その後に語り継がれる情報によると、「スターであるがゆえに、ずっと孤独の中にあった」。
それゆえに「破天荒な生き方が命を縮めてしまった」と言われているが、「実際のところは、ご本人にしかわからない」。
「ただ、若くしてお亡くなりになったのは、本当に惜しいなあと思います」と。
妹のローラ・ジョプリンさんによると(『ジャニス・ジョプリンからの手紙』)、実像は「知的でシャイな人だった」ということなので、周りから「ロックスター!」と祭り上げられて、「違和感もあったのかな」。
(ジャニスファンでなくても、この曲を知っている人は、当時も多かったと思う)
この曲は彼女の作詞作曲で、代表曲と言われており、多くの人にカバーされている。「最近では、GLIM SPANKYもカバーしていて、それもカッコいいので、ぜひ聴いてください」。
GLIM SPANKY - 「MOVE OVER」Music Video
特集の最後に。
今日は完全に、「自分が好きなジャニスさんの曲」ということで選曲。
ほかにも、「Cry Baby」「piece of my heart 心のかけら」(好きだー!)など、いい曲がたくさんあるので、「ぜひ聴いてみてください」。
Janis Joplin - Piece of My Heart (live Gröna Lund 1969)
(あの頃つるんで遊んでいた、いろんな人を思い出した。もう会えない人もいる)
そして、今日の「ちょっぴりタイムマシン」は、OCEANLANEの「Standing On My Side」(2009年、4thアルバム『Crossroad』)
(イントロは、縮めてるけど、「ありがとさん」?)
草野くんが最近サブスクで知ったOCEANLANE。
「すごくいいっすね。なんでリアルタイムで聴かなかったのか、と後悔してしまうようなバンド」と。もう12年前に解散しているそうだ。
それを知ったときの何とも言えない寂しさを、「大正時代の女優さんに恋しちゃったような感じ。もういらっしゃらないのか~」とたとえる草野くん。

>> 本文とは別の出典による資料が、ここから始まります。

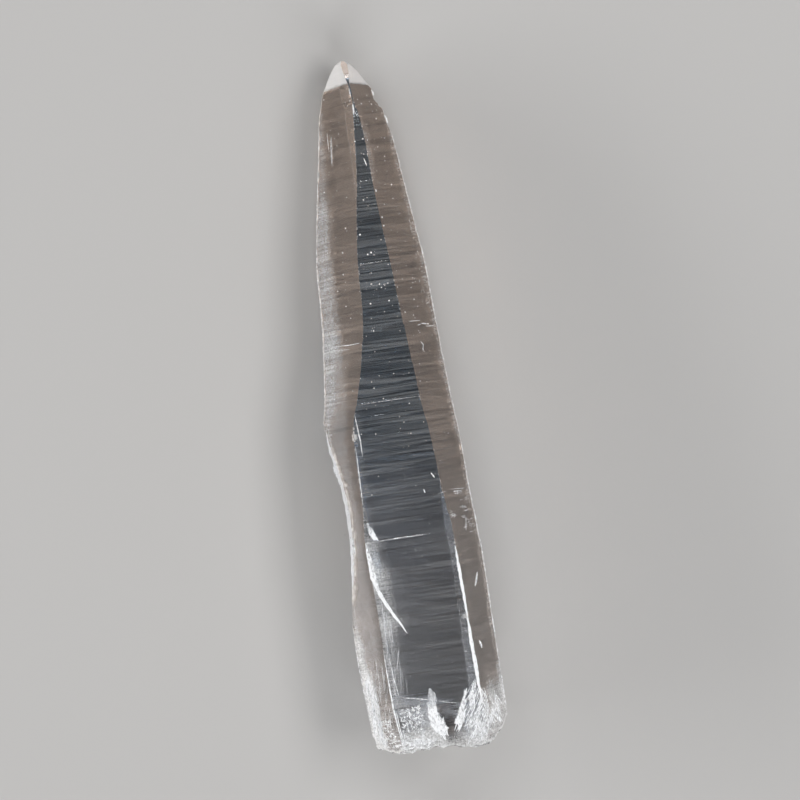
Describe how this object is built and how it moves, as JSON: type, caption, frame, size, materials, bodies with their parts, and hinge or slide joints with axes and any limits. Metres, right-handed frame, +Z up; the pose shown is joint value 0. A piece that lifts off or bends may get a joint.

声もバンドサウンドもとっても気持ちよく、「ヘビロテしたくなる」。歌詞は英語だけれど、日本のバンドだそうです。
OCEANLANE「Shine On Me」
来週の特集は、「洋楽ロックの日本語カバーで漫遊記」です。
前にビートルズのカバー曲を特集(ココ)したが、と言いつつ、東京ビートルズの「キャント・バイ・ミー・ラブ」を歌ってくれたけど、「あんな感じ」で特集だそうです。